34条 強盗(酔わせて物を奪う場合も同じ)未遂は徒刑2年。布1尺(約30㎝。幅は約72㎝)(布1尺分の価値の物を盗んだ、という事か)を盗んだものは徒刑3年。2端(8丈4尺。1丈は10尺なので84尺、つまり約25m)を増すごとに罪を一等ずつ加える(2端1尺で近流)。15端を盗んだ者や、強盗したうえ人を傷つけた者は、絞刑。強盗殺人の場合は、斬刑。武器を持っていた場合は、未遂であっても遠流。10端で絞刑。傷つけた場合は斬刑。
(現行の刑法では強盗は5年以上の懲役。強盗致傷は無期懲役または6年以上の懲役。強盗殺人は死刑、または無期懲役)
35条 物を盗んだものは笞罪50。布1尺を盗んだものは杖罪60。1端(4丈2尺。1丈は10尺なので42尺、つまり約12.5m)を増すごとに罪を一等ずつ加える(1端1尺で杖罪70)。そのため、5端を盗めば徒刑1年となる。これ以降は、5端を増すごとに罪一等を加える。50端を盗めば加役流(3年の流刑)。
(現行の刑法では窃盗罪は10年以下の懲役)
37条 家屋や集積物を焼き、物を盗んだ者は、焼かれた物の損害額に、盗品の家格を加えて、強盗の罪を以て扱う。
38条 恐喝して物を奪い取った者は、窃盗の罪に一等加える。物を奪えなかった場合も、杖罪60。
(現行の刑法では10年以下の懲役)
39条 人を殴った後、盗むつもりはなかったが物を奪った者は、強盗の罪と同じ。後に死亡した場合は、加役流。物を盗んだ者は、窃盗の罪に一等加える。
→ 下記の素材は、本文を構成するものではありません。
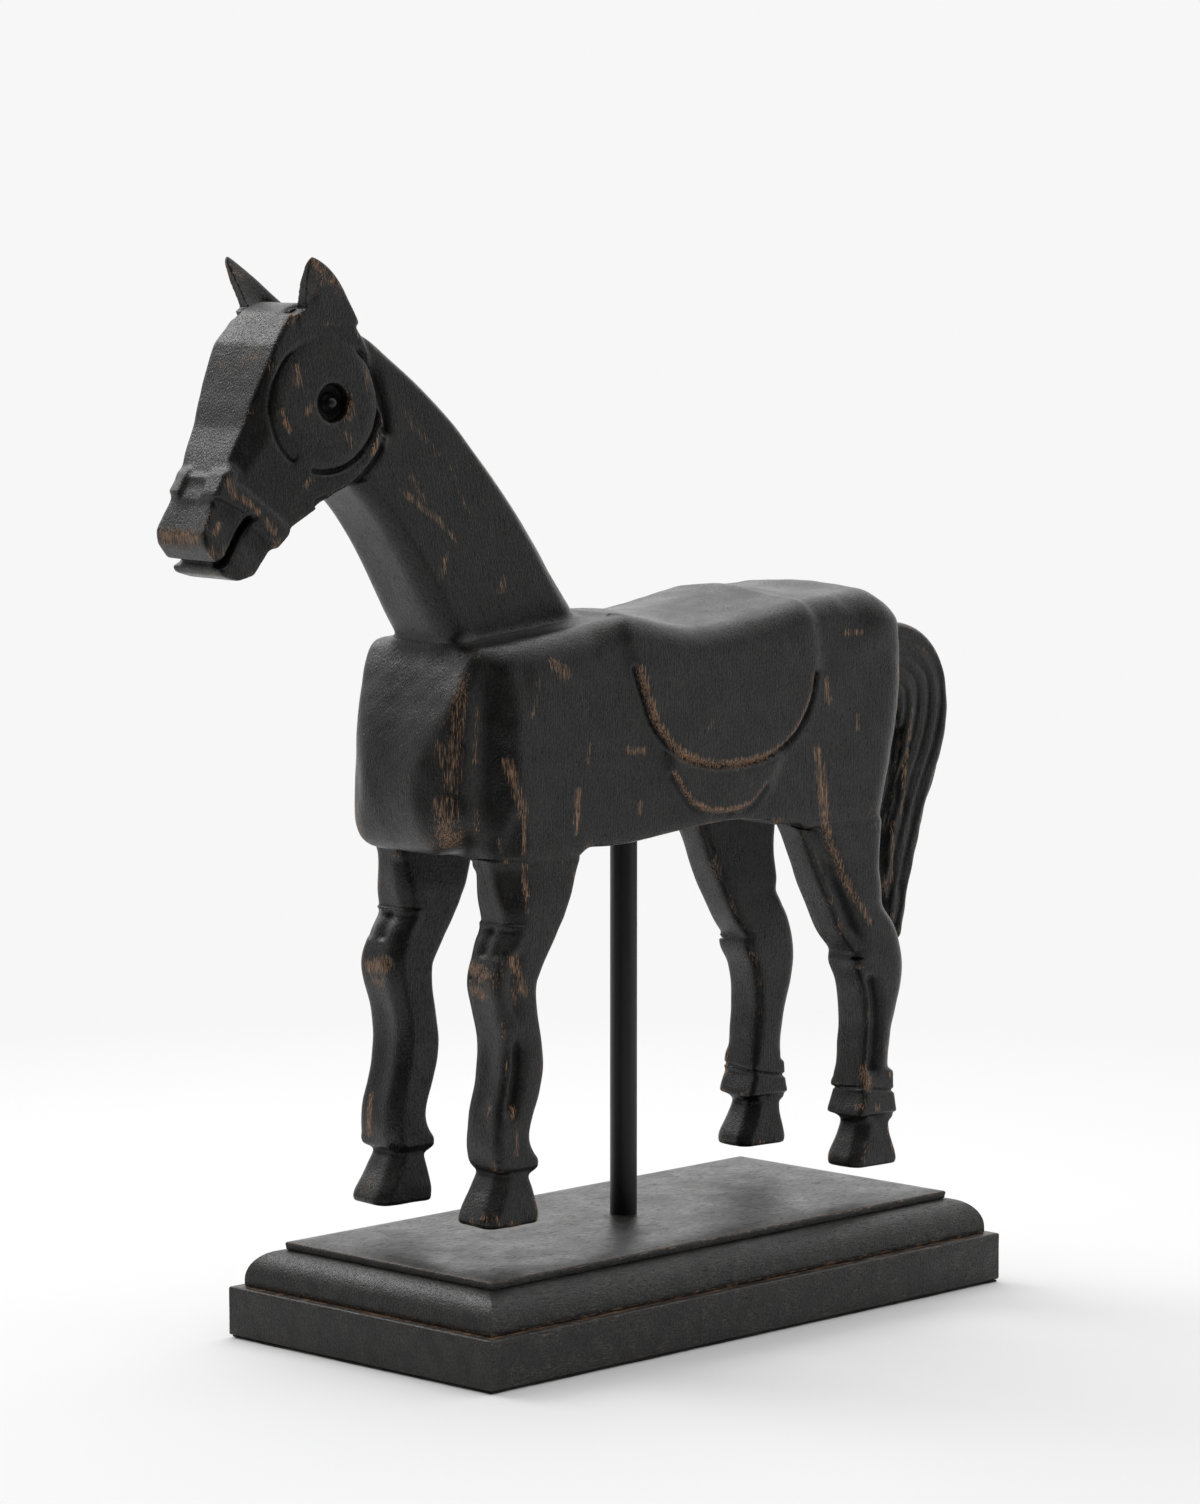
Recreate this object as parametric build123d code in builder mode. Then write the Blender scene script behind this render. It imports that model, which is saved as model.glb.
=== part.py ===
from build123d import *
import os

# Carved wooden horse on a steel rod above a moulded rectangular base.
#
# Frame: millimetres, +X towards the horse's nose, +Y towards its left side, +Z up.
# The origin is on the rod's axis, at the underside of the felt below the base.
# The horse swivels on the rod, and the base is turned a little away from it.

# --- Driving dimensions: the stand ---------------------------------------------------
base_length = 271.0
base_width = 135.0
base_turn = 4.7             # degrees that the base is turned from the horse's heading
felt_thickness = 1.0
felt_margin = 1.0           # the felt is cut this much smaller than the board, all round
plinth_top = 18.9
moulding_inset = 4.0        # step from the plinth's edge to the moulded board
moulding_top = 32.3
ovolo_radius = 11.0
slab_inset = 14.3           # the raised panel on the moulded board
slab_edge_top = 35.0
slab_crown = 1.2            # height of the panel's sloping border
crown_slope = 80.0          # degrees from upright
rod_diameter = 10.0
rod_seat = 24.0             # height of the bottom of the rod's socket in the base
rod_top = 236.0             # the horse's bore ends here, and rests on the rod's end
rod_chamfer = 0.6
edge_rounding = 0.6         # on the plinth's top edges
stud_diameter = 6.0         # threaded end of the rod, drawn without its thread
stud_bottom = 4.0
pocket_diameter = 24.0      # counterbore under the base for the washer and nut
pocket_top = 10.6
washer_diameter = 20.0
washer_thickness = 1.6
nut_width = 10.0            # across the flats
nut_height = 5.0
screw_diameter = 3.5
screw_head_diameter = 7.5
screw_top = 27.0
screw_inset_x = 34.0        # from the board's ends
screw_inset_y = 27.0        # from the board's sides

# --- Driving dimensions: the horse ---------------------------------------------------
body_half_width = 38.5      # the legs' outer faces lie in the same planes
body_rounding = 9.0
front_leg_top = 178.0
hind_leg_top = 180.0
hoof_bottom = 48.8
front_leg_thickness = 18.8
hind_leg_thickness = 16.8
running_clearance = 0.05    # radial, between the rod and its bore
shoulder_front = 91.0
through = 60.0              # half the width of a cut that runs right through the horse
forward = 200.0             # a cut this long runs from the rod's axis past the brow
cloth_thickness = 1.7       # the carved saddle cloth stands this proud of the sides
neck_half_width = 19.0      # at its foot; it draws in towards the head
neck_top_half_width = 15.5
neck_rounding = 10.0
head_half_width = 18.0
nose_half_width = 13.0
eye_x, eye_z = 148.5, 340.5
cheek_x, cheek_z = 151.5, 340.0
cheek_radius = 23.3
cheek_groove = 1.1
eye_radius = 6.6
pupil_radius = 3.0
eye_depth = 2.6
mouth_gap = 1.6
mouth_depth = 2.5
band_relief = 1.5           # the noseband stands this proud of the head
block_inner = 6.0           # the noseband's corner blocks start this far from the middle
ear_seat = 367.0            # height of the flat seats under the ears
ear_seat_depth = 20.0       # enough to cut the seat clear of the brow
ear_inner, ear_outer = 11.5, 24.0   # at the ear's foot, and at its tip
ear_front = 163.5
ear_rears = {1: 136.0, -1: 141.0}   # 1 is the left ear; the right ear is carved slimmer
ear_seat_margin = 2.0       # the seats run past the ears by this much, front and rear
tail_half_width = 8.5
tail_seat = -106.0          # plane where the tail's root meets the rump
tail_root_bottom, tail_root_top = 223.0, 247.0
dowel_diameter = 6.0
dowel_depth = 16.0          # how far each dowel enters the wood on either side
neck_dowel_diameter = 8.0
neck_dowel_bottom, neck_dowel_top = 232.0, 278.0
peg_diameter = 3.0
peg_depth = 7.0

# The head's long axis runs down the face. The width is given along it, from a point
# between the eyes: x is the distance towards the nose, y is the half width.
face_plane = Plane(origin=(150, 0, 345), x_dir=(0.67, 0, -0.742), z_dir=(0.742, 0, 0.67))
half_plan = [(-60, head_half_width), (18, head_half_width), (50, nose_half_width + 1),
             (60, nose_half_width), (69, nose_half_width + 1.4), (90, nose_half_width + 1.4)]

# The neck stands on a plane that rises gently from the chest to the withers.
seat_front = (104.0, 253.7)
seat_rear = (31.0, 261.4)


def side_plane(y):
    """The side view's plane at a distance y to the left, facing -Y."""
    return Plane(origin=(0, y, 0), x_dir=(1, 0, 0), z_dir=(0, -1, 0))


def base_plane(height):
    """A level plane turned with the base."""
    return Plane.XY.rotated((0, 0, base_turn)).offset(height)


def seat_height(x):
    """Height of the neck's sloping seat at x."""
    rise = (seat_rear[1] - seat_front[1]) / (seat_rear[0] - seat_front[0])
    return seat_front[1] + rise * (x - seat_front[0])


os.makedirs("parts", exist_ok=True)

# --- Stand ---------------------------------------------------------------------------
screw_spots = GridLocations(base_length - 2 * screw_inset_x, base_width - 2 * screw_inset_y, 2, 2)
screw_places = list(screw_spots.local_locations)

with BuildPart() as felt_pad:
    with BuildSketch(base_plane(0)):
        Rectangle(base_length - 2 * felt_margin, base_width - 2 * felt_margin)
    extrude(amount=felt_thickness)

with BuildPart() as base_plinth:
    with BuildSketch(base_plane(felt_thickness)):
        Rectangle(base_length, base_width)
    extrude(amount=plinth_top - felt_thickness)
    fillet(base_plinth.edges().group_by(Axis.Z)[-1], radius=edge_rounding)
    with BuildSketch(base_plane(felt_thickness)):
        Circle(pocket_diameter / 2)
    extrude(amount=pocket_top - felt_thickness, mode=Mode.SUBTRACT)
    with BuildSketch(base_plane(felt_thickness)):
        Circle(stud_diameter / 2)
    extrude(amount=plinth_top - felt_thickness, mode=Mode.SUBTRACT)

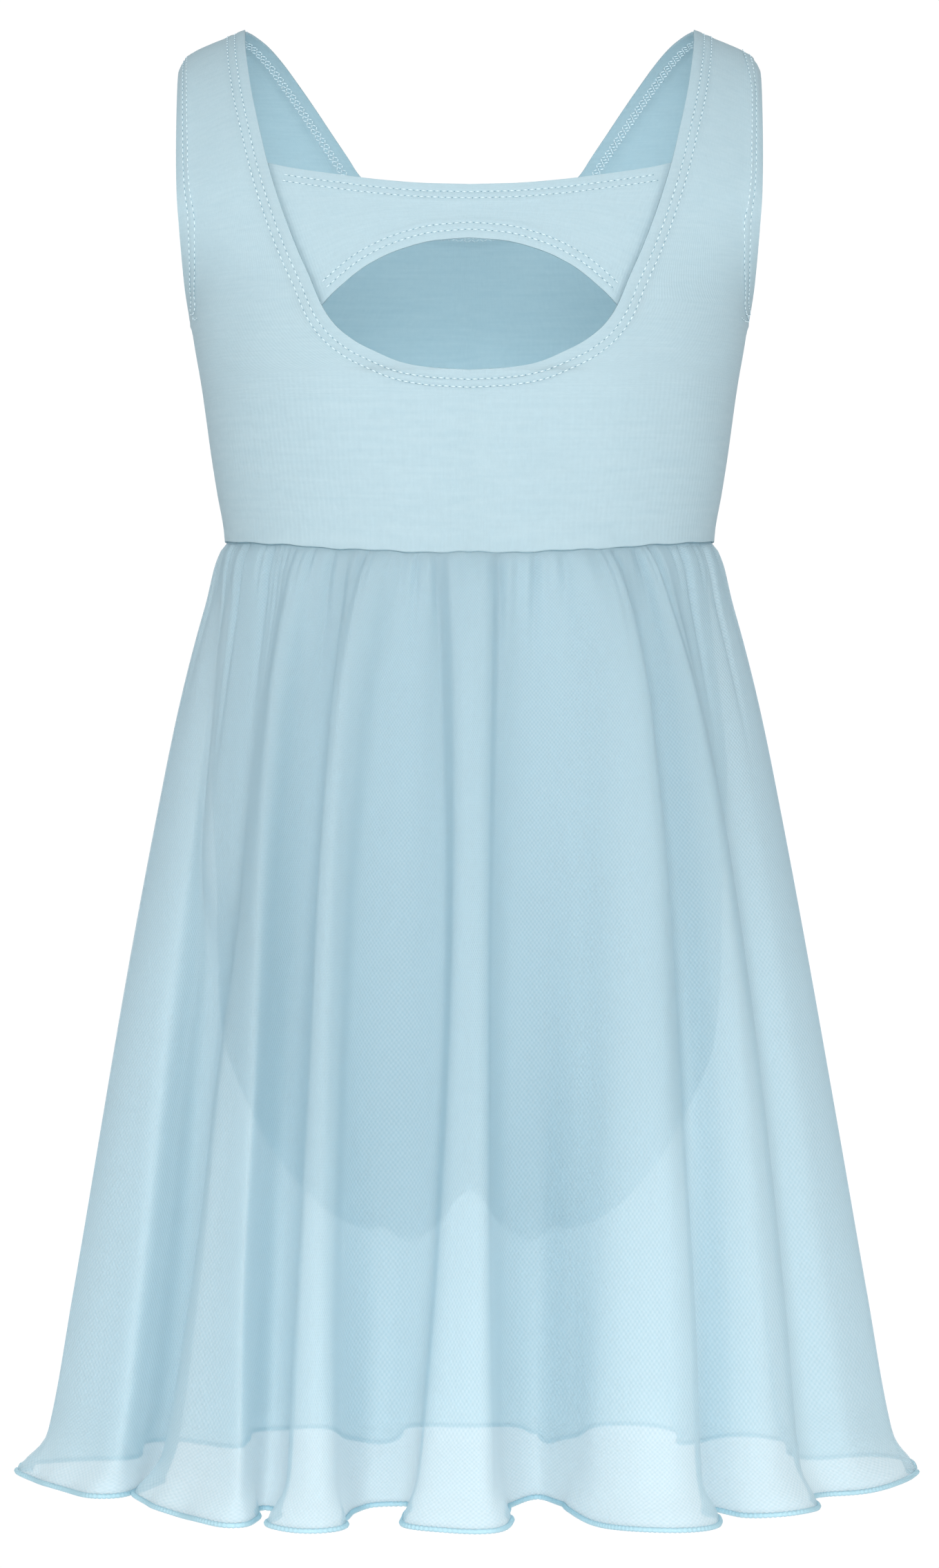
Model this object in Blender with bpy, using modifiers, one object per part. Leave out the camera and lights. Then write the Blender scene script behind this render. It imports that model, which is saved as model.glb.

40条 別居している五等の親族(妻妾の父母・姑の子・舅の子・姨の子など)から盗んだ者は、一等罪を軽く扱う。四等、三等となるにしたがって、一等ずつ罪を軽く扱う。盗む際に殺傷した場合は、殺傷の罪と同じく扱う。
(現行の刑法では、配偶者・直系血族[祖父母・父母・子・孫]・同居の親族から盗んだ場合は罪に問わない(◎_◎;))
42条 物を盗む際に誤って人を殺傷した場合は、殺傷の罪と同じように扱う。後に死亡した場合は、加役流。
45条 人を誘拐して、売って奴婢としたら遠流。家人としたら徒刑3年。妻妾や子孫としたら徒刑2年半。未遂は四等軽く扱う。相手が合意していたら一等軽く扱う。合意の上売って奴婢とした場合は、売った方も売られた方も徒刑3年とする。売れなかった場合は一等軽く扱う。他家の家人を誘拐した場合は、それぞれ一等罪を軽く扱う。
(現行の刑法では、人を誘拐した場合、1年以上10年以下の懲役。売った場合も同様)
46条 奴婢を誘拐した場合は、強盗として扱う。合意の上であれば窃盗として扱う。最高刑は中流とする。
47条 二等の目下の親族(弟妹・兄弟の子)、兄弟の孫、外孫(娘の子)を売って奴婢とした場合は、徒刑2年半。子孫の場合は徒刑1年。合意の上で売った場合は罪を一等軽く扱う。それ以外の親族を売った場合は徒刑3年。
48条 誘拐されたものと知りながら購入して奴婢とした者にも、売った者の一等軽い罰を与える。
(現行の刑法では人を買った者は3か月以上5年以下の懲役。営利目的などの目的で人を買った場合は1年以上10年以下の懲役)
52条 盗みを繰り返して、3度徒刑を受けた者は、近流。3回流刑となった者は、絞刑。親族に対しての場合は、このきまりを適用しない。
54条 自分の管轄するところで盗みが起きた場合は、里長(郷長)は笞罪40。3人で一等加える(つまり窃盗する者が4人出れば笞罪50)。郡司は笞罪20。4人で一等加える。国司は管理する郡の多少に応じて罪を与える。最高刑は徒刑2年半。強盗の場合は、それぞれに一等加える。30日以内に捕まえた場合は無罪とする。30日を過ぎて捕まえた場合は、3等罪を軽く扱う。